To do » Extract the lines that carry the string "frame" from the listing.

Stored data »
— Start —
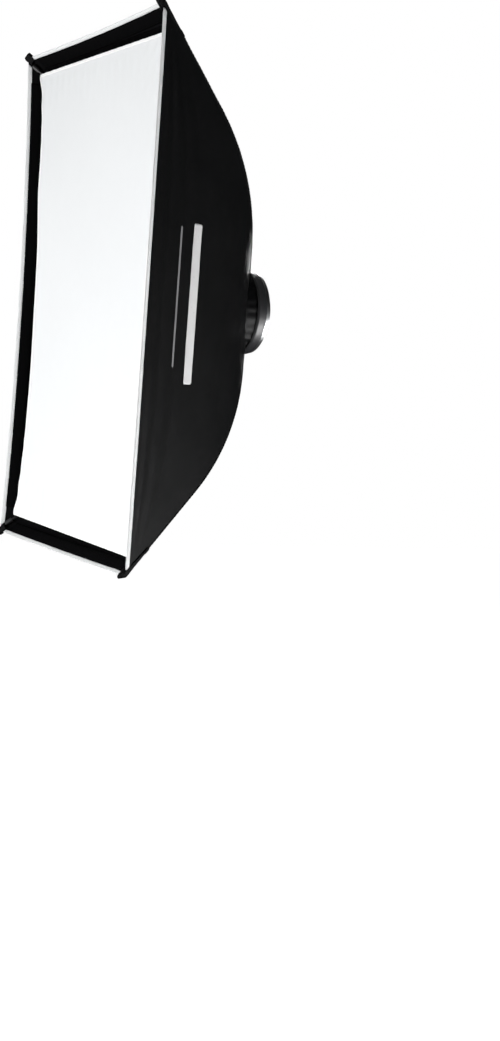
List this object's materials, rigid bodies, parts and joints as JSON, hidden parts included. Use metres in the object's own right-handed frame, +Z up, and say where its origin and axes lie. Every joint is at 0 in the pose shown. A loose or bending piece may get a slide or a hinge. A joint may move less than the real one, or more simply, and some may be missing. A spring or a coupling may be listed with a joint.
{
  "type": "studio softbox",
  "caption": "Rectangular studio softbox on a rotating bayonet speed ring: black cloth box on sprung corner rods, white front diffuser and inner diffuser.",
  "frame": {"origin": "centre of the adapter's seat, the face that meets the light", "axes": "+Y along the throat towards the light, the diffuser faces -Y, +Z up along the long side"},
  "size_m": [0.6094, 0.3685, 0.9142],
  "materials": {
    "wall_cloth": "black coated nylon outside, silver inside",
    "webbing": "coarse black webbing",
    "binding_tape": "light grey stitched tape",
    "loop_tape": "black loop pile",
    "hook_tape": "black hook tape",
    "diffuser_cloth": "white translucent cloth",
    "diffuser_hem": "doubled white cloth",
    "strap_elastic": "black elastic",
    "cast_metal": "machined satin",
    "black_metal": "fine black powder coat",
    "plated_steel": "zinc plated",
    "screw_steel": "dark steel",
    "brass": "satin",
    "black_plastic": "matte moulded",
    "washer_plastic": "slippery white sheet",
    "glass_fibre": "smooth pultruded rod"
  },
  "bodies": {
    "adapter": {"bayonet_adapter": "cast_metal", "friction_washer": "washer_plastic", "retaining_ring": "plated_steel", "retaining_screws": "plated_steel"},
    "softbox": {"speed_ring": "black_metal", "socket_screws": "screw_steel", "rear_collar": "wall_cloth", "collar_strap": "webbing", "front_diffuser": "diffuser_cloth", "inner_diffuser": "diffuser_cloth", "diffuser_hem_top": "hook_tape", "diffuser_hem_bottom": "hook_tape", "diffuser_hem_left": "diffuser_hem", "diffuser_hem_right": "diffuser_hem", "strap_snaps": "plated_steel", "panel_right": "wall_cloth", "edge_binding_right": "binding_tape", "loop_band_right": "loop_tape", "inner_straps_right": "strap_elastic", "panel_left": "wall_cloth", "edge_binding_left": "binding_tape", "loop_band_left": "loop_tape", "inner_straps_left": "strap_elastic", "panel_top": "wall_cloth", "edge_binding_top": "binding_tape", "loop_band_top": "loop_tape", "inner_straps_top": "strap_elastic", "panel_bottom": "wall_cloth", "edge_binding_bottom": "binding_tape", "loop_band_bottom": "loop_tape", "inner_straps_bottom": "strap_elastic", "corner_pocket_upper_right": "webbing", "corner_seam_upper_right": "wall_cloth", "rod_upper_right": "glass_fibre", "rod_tip_upper_right": "black_plastic", "rod_ferrule_upper_right": "plated_steel", "corner_pocket_upper_left": "webbing", "corner_seam_upper_left": "wall_cloth", "rod_upper_left": "glass_fibre", "rod_tip_upper_left": "black_plastic", "rod_ferrule_upper_left": "plated_steel", "corner_pocket_lower_right": "webbing", "corner_seam_lower_right": "wall_cloth", "rod_lower_right": "glass_fibre", "rod_tip_lower_right": "black_plastic", "rod_ferrule_lower_right": "plated_steel", "corner_pocket_lower_left": "webbing", "corner_seam_lower_left": "wall_cloth", "rod_lower_left": "glass_fibre", "rod_tip_lower_left": "black_plastic", "rod_ferrule_lower_left": "plated_steel"},
    "lock_pad": {"clamp_pad": "brass"},
    "lock_spindle": {"lock_screw": "screw_steel", "lock_knob": "black_plastic"}
  },
  "joints": [
    {"name": "ring_turn", "type": "hinge", "parent": "adapter", "child": "softbox", "pos_m": [0, -0.0165, 0], "axis": [0, 1, 0], "continuous": true},
    {"name": "lock_pad_slide", "type": "slide", "parent": "softbox", "child": "lock_pad", "axis": [-1, 0, 0], "range_m": [0, 0.0012]},
    {"name": "lock_knob_turn", "type": "hinge", "parent": "lock_pad", "child": "lock_spindle", "pos_m": [-0.08, -0.0145, 0], "axis": [-1, 0, 0], "range_deg": [0, 540]}
  ],
  "couplings": [
    {"joint": "lock_knob_turn", "follows": "lock_pad_slide", "rad_per_m": 7853.9}
  ]
}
— End —
Final result »
List this object's materials, rigid bodies, parts and joints as JSON, hidden parts included. Use metres in the object's own right-handed frame, +Z up, and say where its origin and axes lie. Every joint is at 0 in the pose shown. A loose or bending piece may get a slide or a hinge. A joint may move less than the real one, or more simply, and some may be missing. A spring or a coupling may be listed with a joint.
  "frame": {"origin": "centre of the adapter's seat, the face that meets the light", "axes": "+Y along the throat towards the light, the diffuser faces -Y, +Z up along the long side"},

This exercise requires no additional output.